The extent to which high prices benefit us while we remain a net exporter can be debated (i.e. how much of the benefit accrues to the Treasury or a future Scottish exchequer), but as soon as we’re a net importer high prices only hurt us.

oil chartSecond, although Chris’s dates there may be a bit pessimistic, the trends on output are clear. I asked a friend in the oil industry for the 1980-2020 output figures, and the graph to the left shows them for both oil and gas in kboe/day (red is oil, green is gas). The projected rise and fall again between 2012 and 2020 is down to a few factors, notably a couple of new developments plus the closure of Schiehallion during 2014 and 2015 while they replace their FPSO, effectively postponing production there for two years.

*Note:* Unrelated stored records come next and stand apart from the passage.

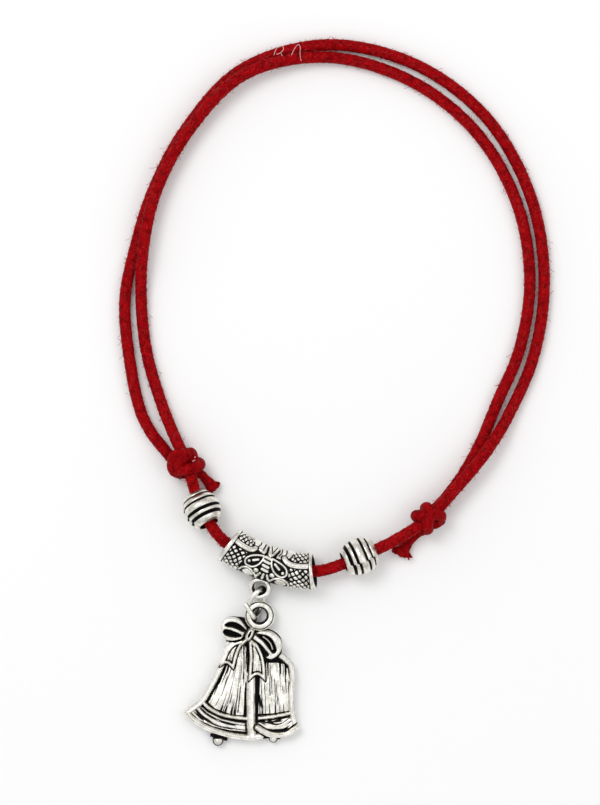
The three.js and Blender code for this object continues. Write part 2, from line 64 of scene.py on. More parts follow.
# The cord's route, its knots and its sizes, as in the part's source. A place on the route is x, y, the
# share of the rise to the beads' bore, and how many cords it lies on
CORD_DIAMETER = 1.8
KNOT_CORD_DIAMETER = 1.75
THREAD_HEIGHT = 3.0
ROUTE = [
    (-12.64, 37.62, 0.17, 0), (-14.0, 39.35, 0.12, 0), (-15.8, 42.9, 0.04, 0), (-17.5, 50.9, 0.01, 0),
    (-18.2, 60.0, 0, 0), (-16.6, 68.2, 0, 0), (-13.9, 76.8, 0, 0), (-8.8, 86.4, 0, 0), (-0.3, 95.5, 0, 0),
    (12.8, 99.35, 0, 0), (26.6, 96.3, 0, 0), (37.6, 88.0, 0, 0), (44.3, 76.0, 0, 0), (46.4, 63.4, 0, 0),
    (44.9, 51.8, 0.03, 0), (41.3, 43.1, 0.17, 0), (37.5, 36.8, 0.94, 0), (32.35, 30.6, 1.04, 0),
    (28.3, 26.3, 1, 0), (23.6, 23.2, 1, 0), (18.1, 20.6, 1, 0), (10.87, 18.3, 1, 0), (4.2, 20.25, 1, 0),
    (-2.36, 22.5, 1, 0), (-6.3, 27.85, 1, 0), (-8.62, 34.85, 1, 0), (-10.6, 39.2, 0.64, 0),
    (-12.5, 43.9, 0.16, 0), (-14.8, 51.7, 0.03, 0), (-15.7, 60.0, 0, 0.14), (-15.3, 68.0, 0, 0.98),
    (-13.4, 76.5, 0, 1.04), (-8.4, 85.9, 0, 1.04), (0.2, 94.6, 0, 1.08), (12.8, 97.4, 0, 0.3),
    (25.8, 93.8, 0, 0.06), (35.9, 85.9, 0, 0.02), (42.2, 74.9, 0, 0), (44.2, 63.2, 0, 0),
    (42.6, 52.4, 0, 0), (39.2, 44.3, 0, 0), (36.4, 37.6, 0, 0), (33.7, 32.8, 0.02, 0),
    (31.8, 30.2, 0.02, 0),
]
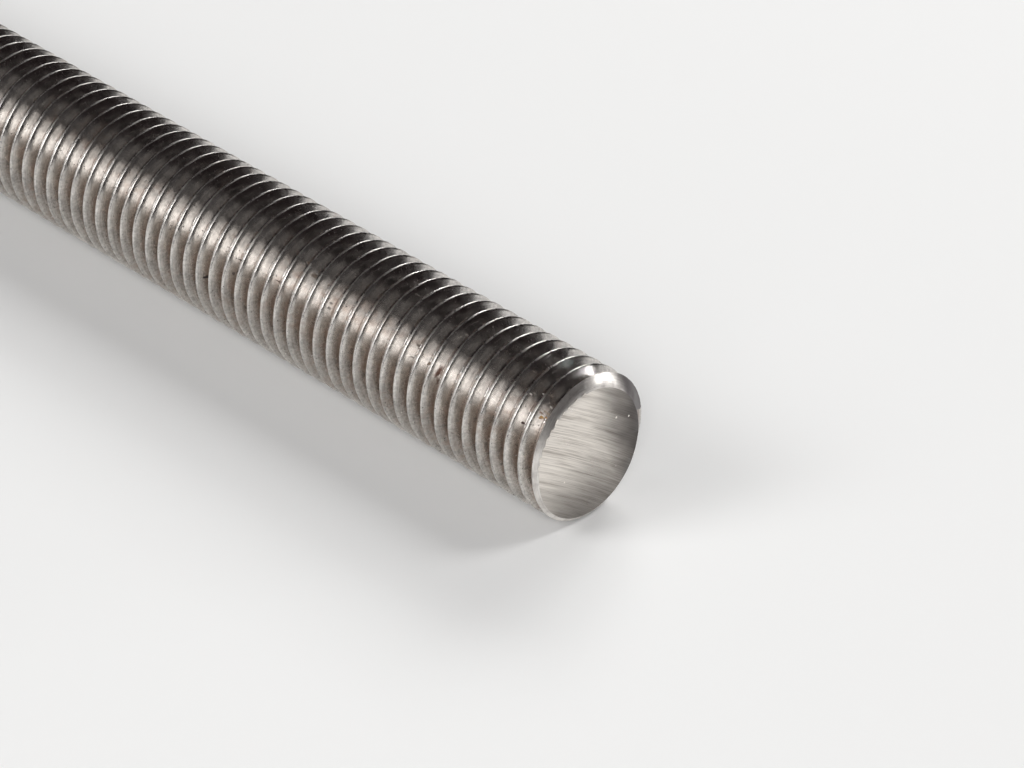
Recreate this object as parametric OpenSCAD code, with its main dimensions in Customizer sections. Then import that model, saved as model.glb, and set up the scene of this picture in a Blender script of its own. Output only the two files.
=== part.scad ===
// Threaded rod: a one inch bar with a coarse right-hand thread over its whole length.
// The back end is sawn square. The front end was sawn a little out of square, and the
// chamfer ground round it is off centre. Both ends have chamfers.
//
// The rod's axis is X. Angles round the axis start at the top (+Z) and turn towards -Y,
// so a thread that moves along +X as the angle grows is right-handed.
// All sizes are millimetres and degrees.

/* [Rod] */

// length over all, from the back face to the foremost point of the front one (12 inches)
rod_length = 304.8; // [120:0.1:330]
// diameter over the crests of the thread (1 inch coarse series, outside free class)
thread_diameter = 25.0; // [18:0.1:32]

/* [Thread] */

// distance from one crest to the next, measured along the rod (8 threads to the inch)
pitch = 3.175; // [2.4:0.005:4.5]
// angle between the two flanks of one groove
flank_angle = 60; // [50:1:70]
// width of the flat along the top of each crest
crest_flat = 0.4; // [0.2:0.05:0.8]
// width of the flat along the bottom of each groove
root_flat = 0.52; // [0.2:0.02:0.9]

/* [Front end] */

// how far back from the foremost point of the front face the last crest stands, at the
// top of the rod
crest_setback = 1.44; // [0:0.02:2.2]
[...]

The baseline for that graph is zero, too. You’ll hear a lot over the next few years about a boom as oil output goes up from 888kb/d last year to a projected 1,429kb/d in 2016. But it’s just a blip.

The bottom line is this – the glory days of North Sea oil are over, and there is no prospect of anything like the 1999 peak in output being repeated. Last year’s figure is less than a third of that peak, and the long-term trend is down.

The third problem is this. We can’t afford to burn it all, because of a little thing called climate change which the unGreen parties are broadly ignoring, and any valuation of the reserves that assumes we can afford to burn it risks another bubble and crash.

Scotland can afford to be independent, and we are energy-rich, but our true lasting assets are the wind, the wave and the tides, not the dinosaur wine. Arguments with Westminster about who should own the latter are an embarrassing distraction. Even the climate change sceptics should realise that the raw economics make it time to plan for a post-oil economy, to invest in public transport not endless new motorways, to turn planning around so local communities come before commuting, and to switch to supporting low-carbon industries.